The patron complains that no police or security arrived to be stationed for protection. He purports to have had worries of a second gunman, which "would have been open season" if he/she chose the bar as their next target. What if the second gunman had been in the Apple Store? There are a lot of possibilities of where this next shooter could be, along with the possibility that there was no other shooter, coupled with a limited number of police and security. Should the rest of the mall, specifically the scene of the incident have been ignored in favor of protecting the Fox and Hound? I am no lover of law enforcement, but it's someone's (in fact multiple peoples) job, and with that job comes discretion and the need to act under pressure. Seeing as how this guy shot one woman and then committed suicide, I think the police made an intelligent assessment in assuming it was an isolated incident and dealing with the immediate problem. I think a lot of the problem is people relying on creating better security rather than trying to create happier people. Centralnj27 also notes that, on an average night, there are normally two cop cars patrolling in front of the Fox, yet not on this night. Could it be they chose to move to the scene of an attempted homicide and suicide? No, that would be crazy.

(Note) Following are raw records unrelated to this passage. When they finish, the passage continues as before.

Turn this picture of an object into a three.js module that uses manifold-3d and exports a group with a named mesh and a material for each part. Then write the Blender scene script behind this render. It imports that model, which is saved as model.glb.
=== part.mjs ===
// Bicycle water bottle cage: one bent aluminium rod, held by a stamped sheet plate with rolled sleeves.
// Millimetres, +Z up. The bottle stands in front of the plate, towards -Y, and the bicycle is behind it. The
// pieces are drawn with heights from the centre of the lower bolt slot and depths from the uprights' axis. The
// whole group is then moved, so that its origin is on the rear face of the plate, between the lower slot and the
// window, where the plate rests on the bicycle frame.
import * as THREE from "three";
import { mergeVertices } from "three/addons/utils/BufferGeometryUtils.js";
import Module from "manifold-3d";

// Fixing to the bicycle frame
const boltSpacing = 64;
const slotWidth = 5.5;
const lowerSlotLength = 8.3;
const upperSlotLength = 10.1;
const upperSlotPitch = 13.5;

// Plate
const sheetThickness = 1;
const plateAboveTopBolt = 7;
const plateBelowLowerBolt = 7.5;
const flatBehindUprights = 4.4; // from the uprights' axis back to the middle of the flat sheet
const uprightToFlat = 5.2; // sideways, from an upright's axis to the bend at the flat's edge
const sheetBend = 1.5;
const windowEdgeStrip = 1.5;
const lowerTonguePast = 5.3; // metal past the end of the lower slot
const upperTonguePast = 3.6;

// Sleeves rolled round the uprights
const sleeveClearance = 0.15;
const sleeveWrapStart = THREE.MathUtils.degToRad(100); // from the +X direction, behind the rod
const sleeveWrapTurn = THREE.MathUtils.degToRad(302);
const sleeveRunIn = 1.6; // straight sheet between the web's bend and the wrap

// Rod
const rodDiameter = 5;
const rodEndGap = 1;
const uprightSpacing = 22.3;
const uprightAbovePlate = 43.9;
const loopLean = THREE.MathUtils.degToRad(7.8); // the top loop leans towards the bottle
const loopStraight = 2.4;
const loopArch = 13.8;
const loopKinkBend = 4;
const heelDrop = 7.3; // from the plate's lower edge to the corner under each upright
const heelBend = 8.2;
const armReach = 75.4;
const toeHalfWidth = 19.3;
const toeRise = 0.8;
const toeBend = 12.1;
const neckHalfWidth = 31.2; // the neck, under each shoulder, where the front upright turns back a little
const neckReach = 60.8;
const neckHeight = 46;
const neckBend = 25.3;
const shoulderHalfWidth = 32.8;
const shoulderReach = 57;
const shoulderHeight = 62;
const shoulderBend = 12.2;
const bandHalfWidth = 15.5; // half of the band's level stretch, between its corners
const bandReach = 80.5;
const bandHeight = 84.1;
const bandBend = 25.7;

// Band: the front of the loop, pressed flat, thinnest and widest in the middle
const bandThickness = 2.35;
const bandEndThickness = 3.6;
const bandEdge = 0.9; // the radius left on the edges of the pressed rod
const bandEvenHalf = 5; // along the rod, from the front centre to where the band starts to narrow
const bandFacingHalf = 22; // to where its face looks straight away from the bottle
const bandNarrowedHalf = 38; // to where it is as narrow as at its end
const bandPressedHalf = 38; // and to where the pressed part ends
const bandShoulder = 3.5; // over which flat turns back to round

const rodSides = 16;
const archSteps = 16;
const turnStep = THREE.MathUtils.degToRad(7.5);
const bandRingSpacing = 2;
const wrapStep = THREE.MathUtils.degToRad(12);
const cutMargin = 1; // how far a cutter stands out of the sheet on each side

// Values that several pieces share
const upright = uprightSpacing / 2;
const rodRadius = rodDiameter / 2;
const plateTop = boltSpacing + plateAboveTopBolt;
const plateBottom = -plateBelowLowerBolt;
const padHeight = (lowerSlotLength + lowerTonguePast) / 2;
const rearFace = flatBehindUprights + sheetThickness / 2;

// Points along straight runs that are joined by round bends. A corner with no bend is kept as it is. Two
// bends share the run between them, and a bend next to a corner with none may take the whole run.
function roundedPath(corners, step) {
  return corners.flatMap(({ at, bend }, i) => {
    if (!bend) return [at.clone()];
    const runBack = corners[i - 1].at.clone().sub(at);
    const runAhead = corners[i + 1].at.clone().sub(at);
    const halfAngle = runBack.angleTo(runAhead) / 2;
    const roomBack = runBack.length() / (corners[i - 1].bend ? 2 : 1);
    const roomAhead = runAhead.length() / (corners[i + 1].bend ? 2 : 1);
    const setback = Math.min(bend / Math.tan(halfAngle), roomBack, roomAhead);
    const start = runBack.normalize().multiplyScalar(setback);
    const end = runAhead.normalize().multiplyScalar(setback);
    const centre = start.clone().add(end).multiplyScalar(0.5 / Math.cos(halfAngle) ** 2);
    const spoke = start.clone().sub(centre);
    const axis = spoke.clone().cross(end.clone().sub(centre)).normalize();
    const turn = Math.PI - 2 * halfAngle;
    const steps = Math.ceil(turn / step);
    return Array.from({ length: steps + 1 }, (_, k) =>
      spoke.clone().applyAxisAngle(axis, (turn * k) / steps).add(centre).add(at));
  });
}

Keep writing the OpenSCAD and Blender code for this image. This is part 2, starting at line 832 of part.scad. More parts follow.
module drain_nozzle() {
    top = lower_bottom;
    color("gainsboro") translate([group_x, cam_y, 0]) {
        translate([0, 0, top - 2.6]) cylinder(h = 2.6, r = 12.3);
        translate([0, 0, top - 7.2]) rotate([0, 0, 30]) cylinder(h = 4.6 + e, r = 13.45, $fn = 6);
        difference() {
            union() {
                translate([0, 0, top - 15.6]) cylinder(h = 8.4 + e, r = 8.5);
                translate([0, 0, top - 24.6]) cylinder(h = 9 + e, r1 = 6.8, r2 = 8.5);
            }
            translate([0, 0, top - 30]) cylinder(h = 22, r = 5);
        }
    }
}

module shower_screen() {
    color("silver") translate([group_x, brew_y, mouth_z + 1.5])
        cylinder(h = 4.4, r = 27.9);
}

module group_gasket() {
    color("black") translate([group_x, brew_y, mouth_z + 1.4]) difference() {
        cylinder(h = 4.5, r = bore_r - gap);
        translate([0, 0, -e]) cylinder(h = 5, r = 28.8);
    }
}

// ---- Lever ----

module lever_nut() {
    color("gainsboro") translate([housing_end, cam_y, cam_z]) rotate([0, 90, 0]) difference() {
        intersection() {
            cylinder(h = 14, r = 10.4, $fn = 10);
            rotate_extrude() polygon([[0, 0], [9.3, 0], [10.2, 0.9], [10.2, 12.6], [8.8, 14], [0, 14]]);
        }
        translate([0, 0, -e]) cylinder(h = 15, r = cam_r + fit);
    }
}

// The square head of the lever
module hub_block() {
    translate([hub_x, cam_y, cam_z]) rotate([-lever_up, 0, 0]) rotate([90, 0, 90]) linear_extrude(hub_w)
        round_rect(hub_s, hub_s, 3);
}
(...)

Other comments would allude to the possibility of another Virginia Tech, the type of postulating that I find to be ridiculous. Was part of the reason Virginia Tech happened because they didn't have a system in place to deal with an angry and depressed gunman on the move? Sure. But was part of the reason that nature and society forms such individuals that feel the need to commit such acts? I would say yes to this as well. Historically, there have always been, and probably always will be, individuals that we might characterize as crazy, that do things we simply can't relate to, but let's not live our lives in the shadow of fear that elects presidents and raises defense budgets.